**Supplied data:**
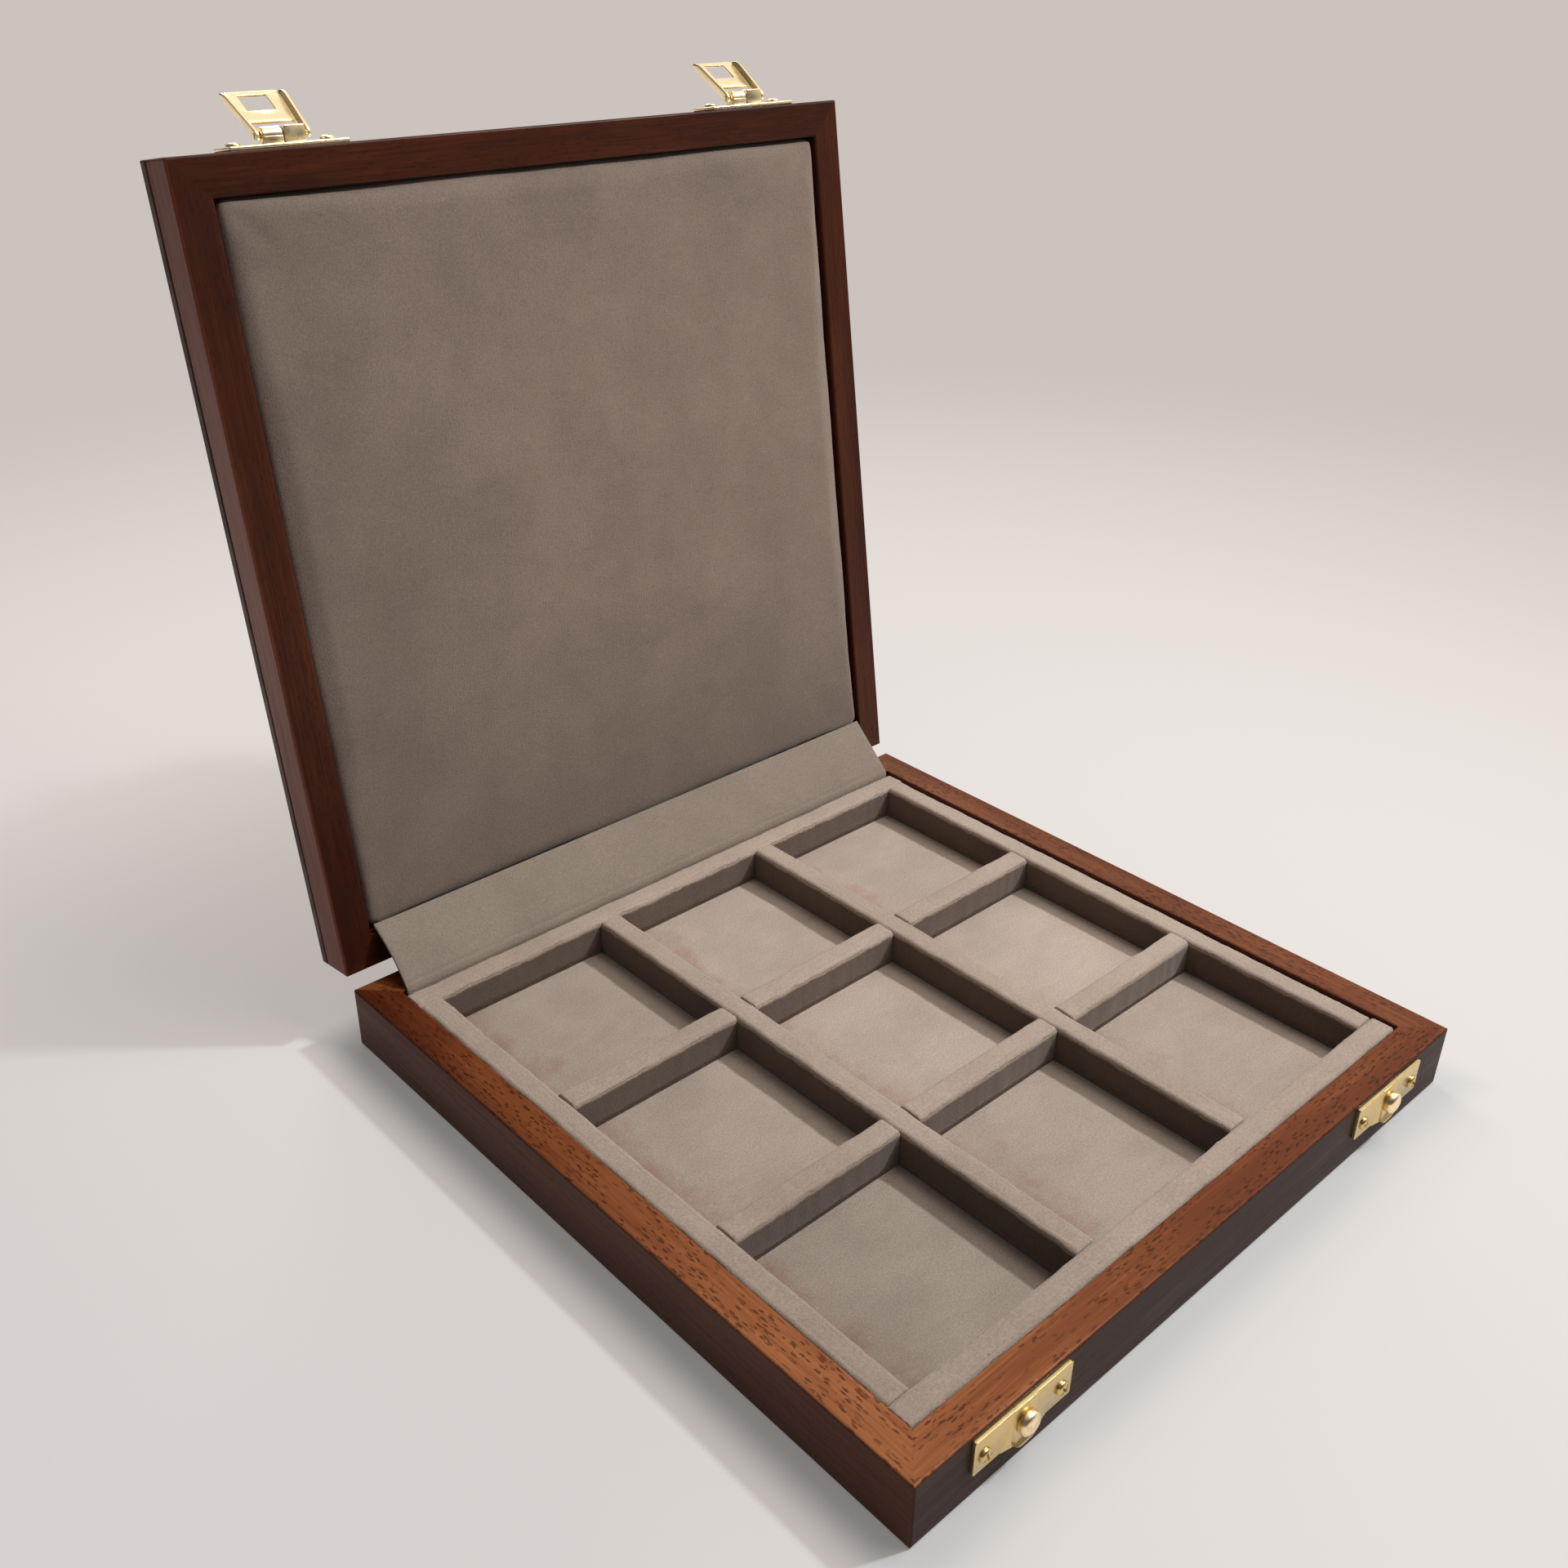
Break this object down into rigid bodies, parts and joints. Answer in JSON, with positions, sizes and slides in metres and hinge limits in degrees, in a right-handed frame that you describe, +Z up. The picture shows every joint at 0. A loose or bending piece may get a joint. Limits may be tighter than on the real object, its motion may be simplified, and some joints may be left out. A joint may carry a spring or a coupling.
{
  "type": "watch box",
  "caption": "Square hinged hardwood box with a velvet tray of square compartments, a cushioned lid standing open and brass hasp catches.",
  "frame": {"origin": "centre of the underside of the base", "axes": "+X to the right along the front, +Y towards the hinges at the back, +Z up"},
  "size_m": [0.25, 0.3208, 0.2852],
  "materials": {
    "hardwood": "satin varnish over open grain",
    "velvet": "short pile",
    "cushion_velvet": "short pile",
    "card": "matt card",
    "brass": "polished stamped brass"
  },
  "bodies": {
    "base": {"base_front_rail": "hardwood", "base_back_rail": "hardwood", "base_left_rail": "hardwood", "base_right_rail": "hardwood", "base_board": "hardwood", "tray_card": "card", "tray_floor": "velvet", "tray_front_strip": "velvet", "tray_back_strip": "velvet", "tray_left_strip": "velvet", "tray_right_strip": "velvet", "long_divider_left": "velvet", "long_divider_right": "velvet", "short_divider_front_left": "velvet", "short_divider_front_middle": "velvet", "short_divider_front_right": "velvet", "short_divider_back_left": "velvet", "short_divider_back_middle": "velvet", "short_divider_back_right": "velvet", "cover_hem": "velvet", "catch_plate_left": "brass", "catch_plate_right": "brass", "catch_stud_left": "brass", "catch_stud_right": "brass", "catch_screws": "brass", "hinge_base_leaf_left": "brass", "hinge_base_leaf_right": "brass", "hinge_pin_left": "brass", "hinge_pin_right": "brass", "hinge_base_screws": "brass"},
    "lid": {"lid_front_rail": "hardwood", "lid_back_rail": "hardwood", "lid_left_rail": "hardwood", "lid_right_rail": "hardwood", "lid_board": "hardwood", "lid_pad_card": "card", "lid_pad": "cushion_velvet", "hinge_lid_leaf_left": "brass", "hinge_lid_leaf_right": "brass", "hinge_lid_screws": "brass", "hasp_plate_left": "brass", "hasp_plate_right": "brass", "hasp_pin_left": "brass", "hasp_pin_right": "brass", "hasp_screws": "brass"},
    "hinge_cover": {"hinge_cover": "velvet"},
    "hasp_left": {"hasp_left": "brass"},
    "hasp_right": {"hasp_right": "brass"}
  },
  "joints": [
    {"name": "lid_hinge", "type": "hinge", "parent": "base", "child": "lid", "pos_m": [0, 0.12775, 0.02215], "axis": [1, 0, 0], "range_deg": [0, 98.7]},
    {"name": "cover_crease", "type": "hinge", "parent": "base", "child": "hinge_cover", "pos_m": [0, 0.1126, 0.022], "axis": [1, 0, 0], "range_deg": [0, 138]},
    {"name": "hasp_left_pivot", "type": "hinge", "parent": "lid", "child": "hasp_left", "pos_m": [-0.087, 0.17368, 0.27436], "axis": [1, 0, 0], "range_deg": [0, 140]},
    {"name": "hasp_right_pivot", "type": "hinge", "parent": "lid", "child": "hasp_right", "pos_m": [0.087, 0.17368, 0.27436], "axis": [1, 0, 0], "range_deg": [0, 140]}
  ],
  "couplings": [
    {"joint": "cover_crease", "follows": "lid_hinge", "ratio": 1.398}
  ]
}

**Written request:** Would you copy out each line exactly as written?

**Finished task:**
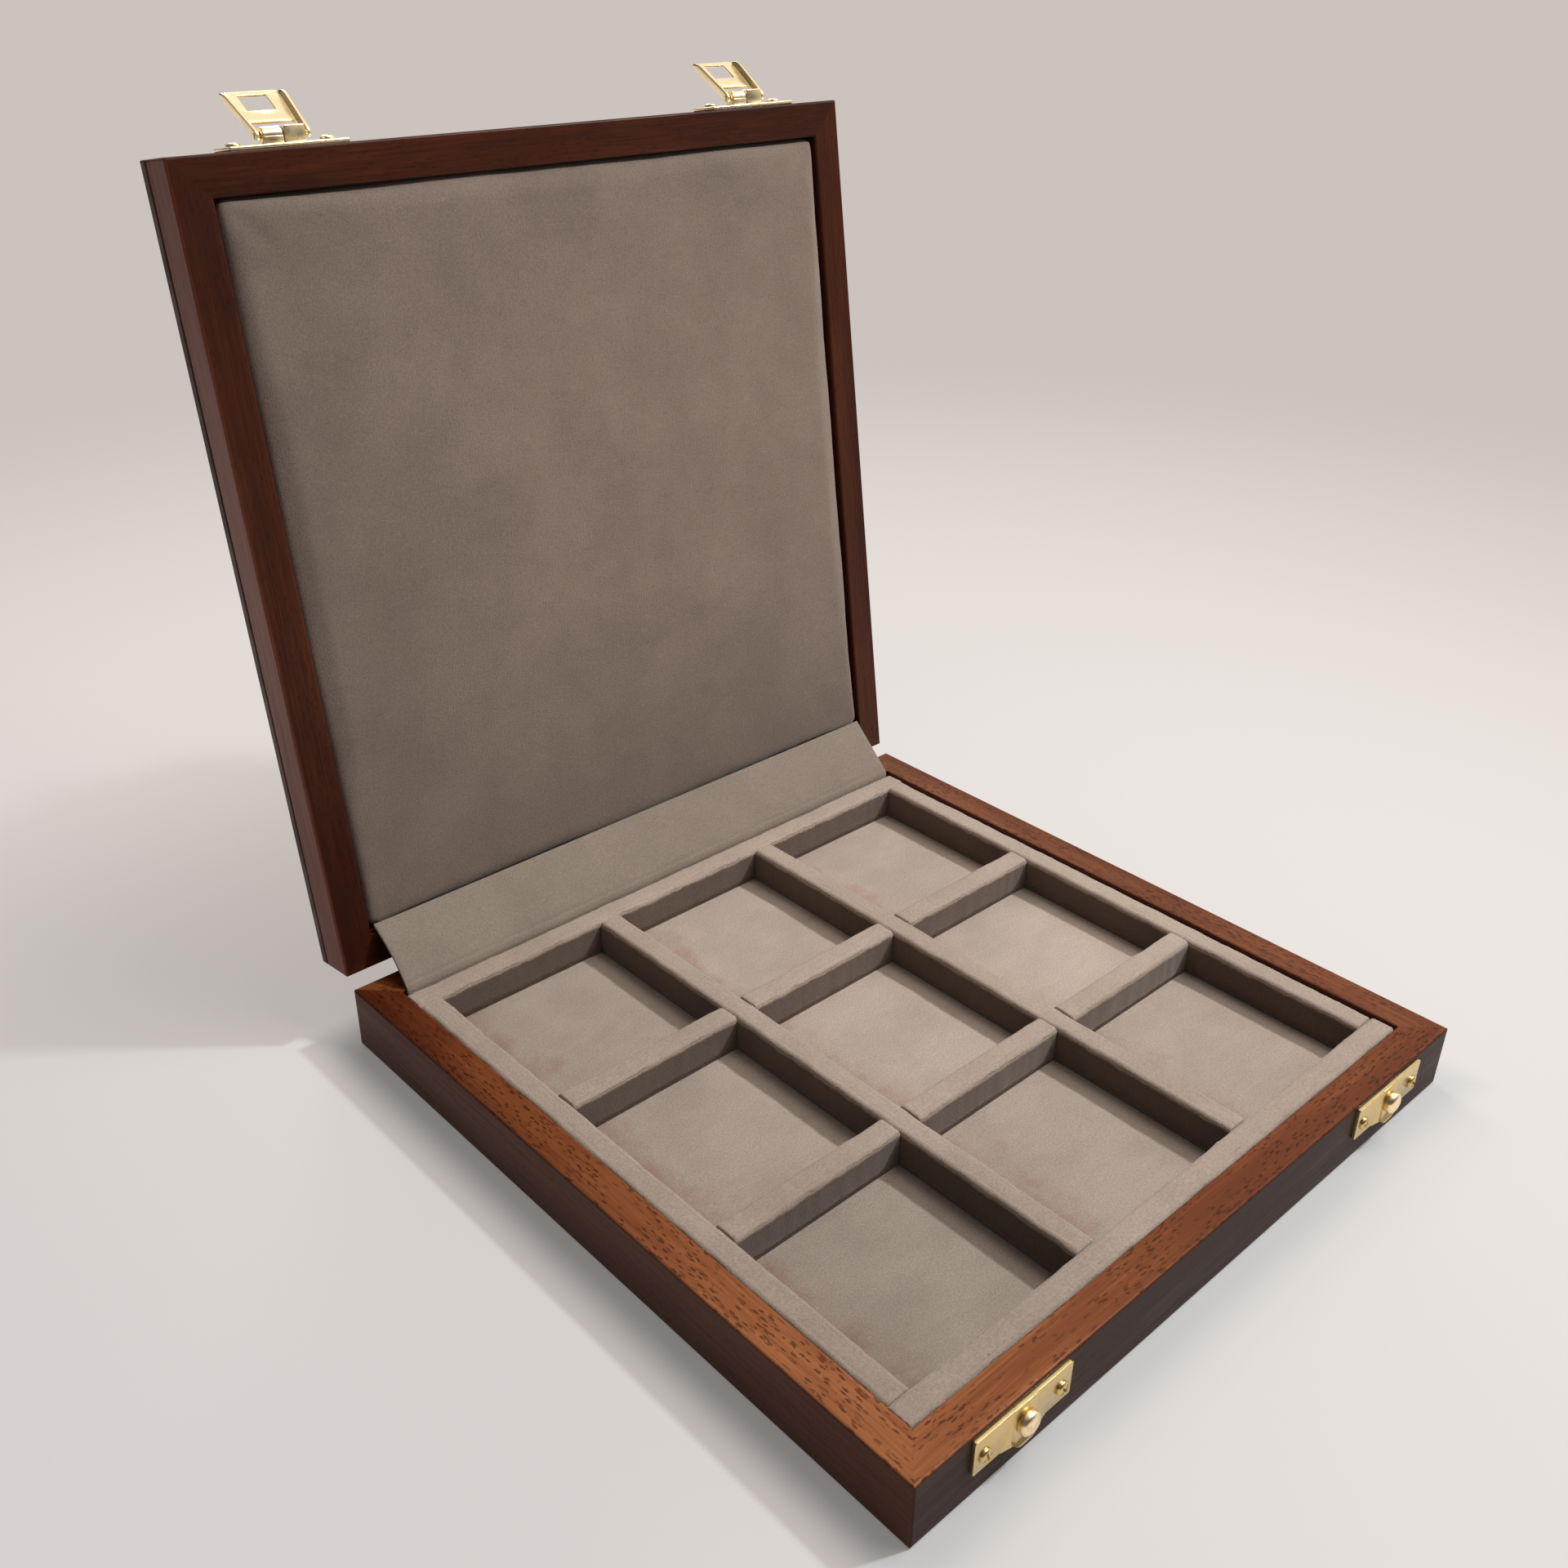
Break this object down into rigid bodies, parts and joints. Answer in JSON, with positions, sizes and slides in metres and hinge limits in degrees, in a right-handed frame that you describe, +Z up. The picture shows every joint at 0. A loose or bending piece may get a joint. Limits may be tighter than on the real object, its motion may be simplified, and some joints may be left out. A joint may carry a spring or a coupling.
{
  "type": "watch box",
  "caption": "Square hinged hardwood box with a velvet tray of square compartments, a cushioned lid standing open and brass hasp catches.",
  "frame": {"origin": "centre of the underside of the base", "axes": "+X to the right along the front, +Y towards the hinges at the back, +Z up"},
  "size_m": [0.25, 0.3208, 0.2852],
  "materials": {
    "hardwood": "satin varnish over open grain",
    "velvet": "short pile",
    "cushion_velvet": "short pile",
    "card": "matt card",
    "brass": "polished stamped brass"
  },
  "bodies": {
    "base": {"base_front_rail": "hardwood", "base_back_rail": "hardwood", "base_left_rail": "hardwood", "base_right_rail": "hardwood", "base_board": "hardwood", "tray_card": "card", "tray_floor": "velvet", "tray_front_strip": "velvet", "tray_back_strip": "velvet", "tray_left_strip": "velvet", "tray_right_strip": "velvet", "long_divider_left": "velvet", "long_divider_right": "velvet", "short_divider_front_left": "velvet", "short_divider_front_middle": "velvet", "short_divider_front_right": "velvet", "short_divider_back_left": "velvet", "short_divider_back_middle": "velvet", "short_divider_back_right": "velvet", "cover_hem": "velvet", "catch_plate_left": "brass", "catch_plate_right": "brass", "catch_stud_left": "brass", "catch_stud_right": "brass", "catch_screws": "brass", "hinge_base_leaf_left": "brass", "hinge_base_leaf_right": "brass", "hinge_pin_left": "brass", "hinge_pin_right": "brass", "hinge_base_screws": "brass"},
    "lid": {"lid_front_rail": "hardwood", "lid_back_rail": "hardwood", "lid_left_rail": "hardwood", "lid_right_rail": "hardwood", "lid_board": "hardwood", "lid_pad_card": "card", "lid_pad": "cushion_velvet", "hinge_lid_leaf_left": "brass", "hinge_lid_leaf_right": "brass", "hinge_lid_screws": "brass", "hasp_plate_left": "brass", "hasp_plate_right": "brass", "hasp_pin_left": "brass", "hasp_pin_right": "brass", "hasp_screws": "brass"},
    "hinge_cover": {"hinge_cover": "velvet"},
    "hasp_left": {"hasp_left": "brass"},
    "hasp_right": {"hasp_right": "brass"}
  },
  "joints": [
    {"name": "lid_hinge", "type": "hinge", "parent": "base", "child": "lid", "pos_m": [0, 0.12775, 0.02215], "axis": [1, 0, 0], "range_deg": [0, 98.7]},
    {"name": "cover_crease", "type": "hinge", "parent": "base", "child": "hinge_cover", "pos_m": [0, 0.1126, 0.022], "axis": [1, 0, 0], "range_deg": [0, 138]},
    {"name": "hasp_left_pivot", "type": "hinge", "parent": "lid", "child": "hasp_left", "pos_m": [-0.087, 0.17368, 0.27436], "axis": [1, 0, 0], "range_deg": [0, 140]},
    {"name": "hasp_right_pivot", "type": "hinge", "parent": "lid", "child": "hasp_right", "pos_m": [0.087, 0.17368, 0.27436], "axis": [1, 0, 0], "range_deg": [0, 140]}
  ],
  "couplings": [
    {"joint": "cover_crease", "follows": "lid_hinge", "ratio": 1.398}
  ]
}